● **To be done**: Output every entry exactly as written.

● **Information given**:
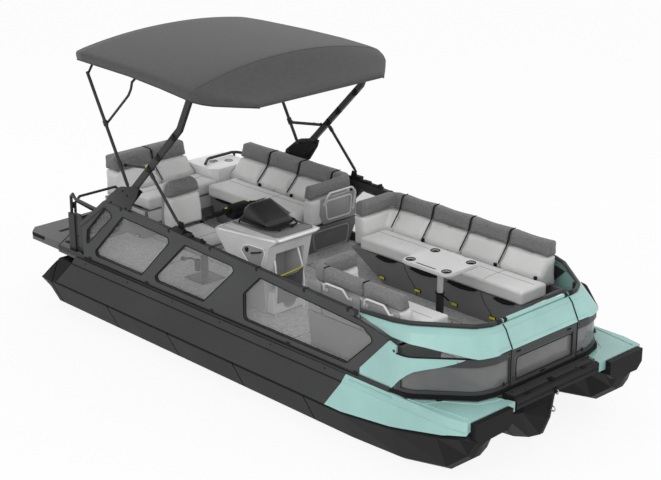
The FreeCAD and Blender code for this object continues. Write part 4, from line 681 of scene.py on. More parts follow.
rows = [canopyRow(*station) for station in canopyForm["stations"]]
rows += [[frontPoint(*point, drop) for point in rows[-1]] for drop in canopyForm["frontDrops"]]
shape = bmesh.new()
made = bmesh.ops.create_grid(shape, x_segments=len(rows[0]) - 1, y_segments=len(rows) - 1, size=1)["verts"]
for vert, there in zip(made, (point for row in rows for point in row)):
    vert.co = there
bmesh.ops.subdivide_edges(shape, edges=shape.edges[:], cuts=1, use_grid_fill=True)
bmesh.ops.smooth_vert(shape, verts=[vert for vert in shape.verts if not vert.is_boundary], factor=0.5,
    use_axis_x=True, use_axis_y=True, use_axis_z=True)
canopyArea = sum(face.calc_area() for face in shape.faces)
canopy = newPiece(shape, "canopy_cloth", "canopy", "rear_bow", sharp=None)
thick = canopy.modifiers.new("cloth", "SOLIDIFY")
thick.thickness = canopyForm["cloth"]
thick.offset = -1
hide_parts("canopy")
crease = seamOver("canopyCrease", "canopy_cloth", [(canopyForm["creaseX"], -1.12 + step * 0.04, 3.2)
    for step in range(57)], "rear_bow", key="canopy", radius=0.0035)
hemLine = [(x, half - 0.012, edge - flap) for x, half, edge, flap, crown in canopyForm["stations"]]
hemLine[-1] = (hemLine[-1][0] + 0.003, *hemLine[-1][1:])
hem = build("canopyHem", "tube", [(tube, [(x, side * y, z) for x, y, z in hemLine], canopyForm["hem"], 6)
                                  for side in sides], "rear_bow")  # bound edge of the side flaps


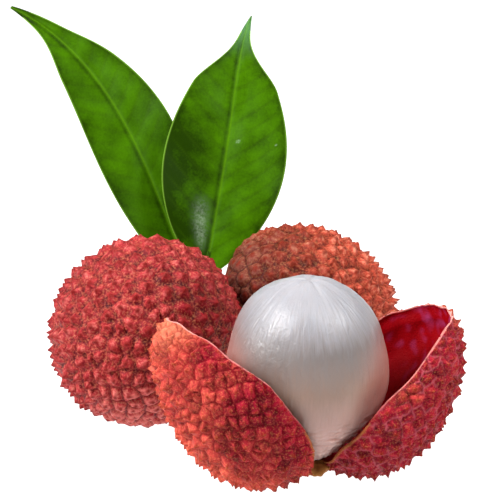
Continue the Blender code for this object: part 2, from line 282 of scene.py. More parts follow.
def united(whole: bpy.types.Object, *parts: bpy.types.Object) -> bpy.types.Object:
    """Grow closed pieces into one.

    Args:
        whole: the piece that stays.
        parts: the pieces that it takes in. They are removed.

    Returns:
        The whole.
    """
    for part in parts:
        joint = whole.modifiers.new("grown", "BOOLEAN")
        joint.operation = "UNION"
        joint.solver = "EXACT"
        joint.object = part
        bpy.context.view_layer.update()
        graph = bpy.context.evaluated_depsgraph_get()
        mesh = bpy.data.meshes.new_from_object(whole.evaluated_get(graph))
        whole.modifiers.clear()
        whole.data = mesh
        bpy.data.objects.remove(part, do_unlink=True)
    whole.data.shade_smooth()
    return whole


def finished(name: str, bm: bmesh.types.BMesh, points: np.ndarray,
             marks: dict[str, np.ndarray] | None = None) -> bpy.types.Object:
    """Turn a bmesh into a smooth object at the origin.

    Args:
        name: the object's name.
        bm: its faces. It is freed.
        points: where its points go.
        marks: attributes that its material reads, one number or one row of three a point.

    Returns:
        The object, linked to the scene.
    """
    mesh = bpy.data.meshes.new(name)
    bm.to_mesh(mesh)
    bm.free()
    mesh.vertices.foreach_set("co", points.astype(np.float32).ravel())
    for mark, values in (marks or {}).items():
        vector = values.ndim == 2
        layer = mesh.attributes.new(mark, "FLOAT_VECTOR" if vector else "FLOAT", "POINT")
        layer.data.foreach_set("vector" if vector else "value", values.astype(np.float32).ravel())
    mesh.update()
    outward = bmesh.new()
    outward.from_mesh(mesh)
    bmesh.ops.recalc_face_normals(outward, faces=outward.faces[:])
    outward.to_mesh(mesh)
    outward.free()
    mesh.shade_smooth()
    thing = bpy.data.objects.new(name, mesh)
    bpy.context.scene.collection.objects.link(thing)
    return thing


def settle(thing: bpy.types.Object, node: str, finish: bpy.types.Material) -> None:
    """Give a piece its finish, hang it from the body, and hide the CAD node that it replaces.

    Args:
        thing: the piece.
        node: the CAD node that it replaces.
        finish: its material.
    """
    thing.data.materials.append(finish)
    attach(thing, BODY)
    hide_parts(node)
    LOG.info("%s: %d faces", thing.name, len(thing.data.polygons))


# ---------------------------------------------------------------- finishes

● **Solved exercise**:
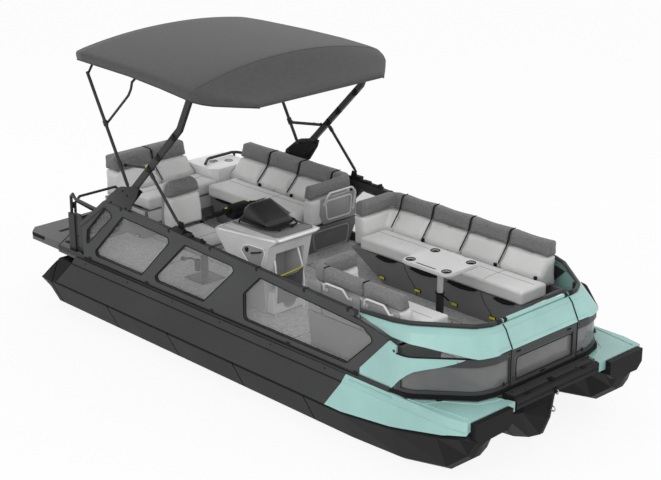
The FreeCAD and Blender code for this object continues. Write part 4, from line 681 of scene.py on. More parts follow.
rows = [canopyRow(*station) for station in canopyForm["stations"]]
rows += [[frontPoint(*point, drop) for point in rows[-1]] for drop in canopyForm["frontDrops"]]
shape = bmesh.new()
made = bmesh.ops.create_grid(shape, x_segments=len(rows[0]) - 1, y_segments=len(rows) - 1, size=1)["verts"]
for vert, there in zip(made, (point for row in rows for point in row)):
    vert.co = there
bmesh.ops.subdivide_edges(shape, edges=shape.edges[:], cuts=1, use_grid_fill=True)
bmesh.ops.smooth_vert(shape, verts=[vert for vert in shape.verts if not vert.is_boundary], factor=0.5,
    use_axis_x=True, use_axis_y=True, use_axis_z=True)
canopyArea = sum(face.calc_area() for face in shape.faces)
canopy = newPiece(shape, "canopy_cloth", "canopy", "rear_bow", sharp=None)
thick = canopy.modifiers.new("cloth", "SOLIDIFY")
thick.thickness = canopyForm["cloth"]
thick.offset = -1
hide_parts("canopy")
crease = seamOver("canopyCrease", "canopy_cloth", [(canopyForm["creaseX"], -1.12 + step * 0.04, 3.2)
    for step in range(57)], "rear_bow", key="canopy", radius=0.0035)
hemLine = [(x, half - 0.012, edge - flap) for x, half, edge, flap, crown in canopyForm["stations"]]
hemLine[-1] = (hemLine[-1][0] + 0.003, *hemLine[-1][1:])
hem = build("canopyHem", "tube", [(tube, [(x, side * y, z) for x, y, z in hemLine], canopyForm["hem"], 6)
                                  for side in sides], "rear_bow")  # bound edge of the side flaps


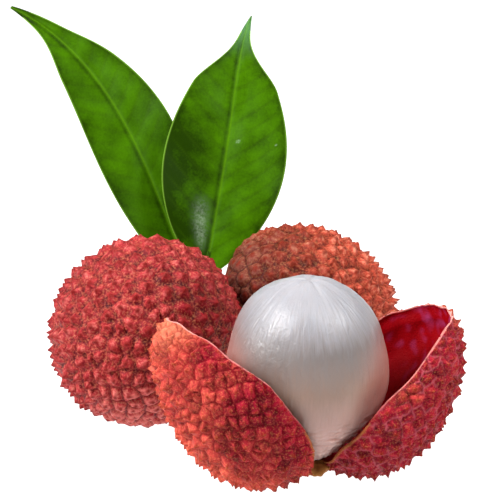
Continue the Blender code for this object: part 2, from line 282 of scene.py. More parts follow.
def united(whole: bpy.types.Object, *parts: bpy.types.Object) -> bpy.types.Object:
    """Grow closed pieces into one.

    Args:
        whole: the piece that stays.
        parts: the pieces that it takes in. They are removed.

    Returns:
        The whole.
    """
    for part in parts:
        joint = whole.modifiers.new("grown", "BOOLEAN")
        joint.operation = "UNION"
        joint.solver = "EXACT"
        joint.object = part
        bpy.context.view_layer.update()
        graph = bpy.context.evaluated_depsgraph_get()
        mesh = bpy.data.meshes.new_from_object(whole.evaluated_get(graph))
        whole.modifiers.clear()
        whole.data = mesh
        bpy.data.objects.remove(part, do_unlink=True)
    whole.data.shade_smooth()
    return whole


def finished(name: str, bm: bmesh.types.BMesh, points: np.ndarray,
             marks: dict[str, np.ndarray] | None = None) -> bpy.types.Object:
    """Turn a bmesh into a smooth object at the origin.

    Args:
        name: the object's name.
        bm: its faces. It is freed.
        points: where its points go.
        marks: attributes that its material reads, one number or one row of three a point.

    Returns:
        The object, linked to the scene.
    """
    mesh = bpy.data.meshes.new(name)
    bm.to_mesh(mesh)
    bm.free()
    mesh.vertices.foreach_set("co", points.astype(np.float32).ravel())
    for mark, values in (marks or {}).items():
        vector = values.ndim == 2
        layer = mesh.attributes.new(mark, "FLOAT_VECTOR" if vector else "FLOAT", "POINT")
        layer.data.foreach_set("vector" if vector else "value", values.astype(np.float32).ravel())
    mesh.update()
    outward = bmesh.new()
    outward.from_mesh(mesh)
    bmesh.ops.recalc_face_normals(outward, faces=outward.faces[:])
    outward.to_mesh(mesh)
    outward.free()
    mesh.shade_smooth()
    thing = bpy.data.objects.new(name, mesh)
    bpy.context.scene.collection.objects.link(thing)
    return thing


def settle(thing: bpy.types.Object, node: str, finish: bpy.types.Material) -> None:
    """Give a piece its finish, hang it from the body, and hide the CAD node that it replaces.

    Args:
        thing: the piece.
        node: the CAD node that it replaces.
        finish: its material.
    """
    thing.data.materials.append(finish)
    attach(thing, BODY)
    hide_parts(node)
    LOG.info("%s: %d faces", thing.name, len(thing.data.polygons))


# ---------------------------------------------------------------- finishes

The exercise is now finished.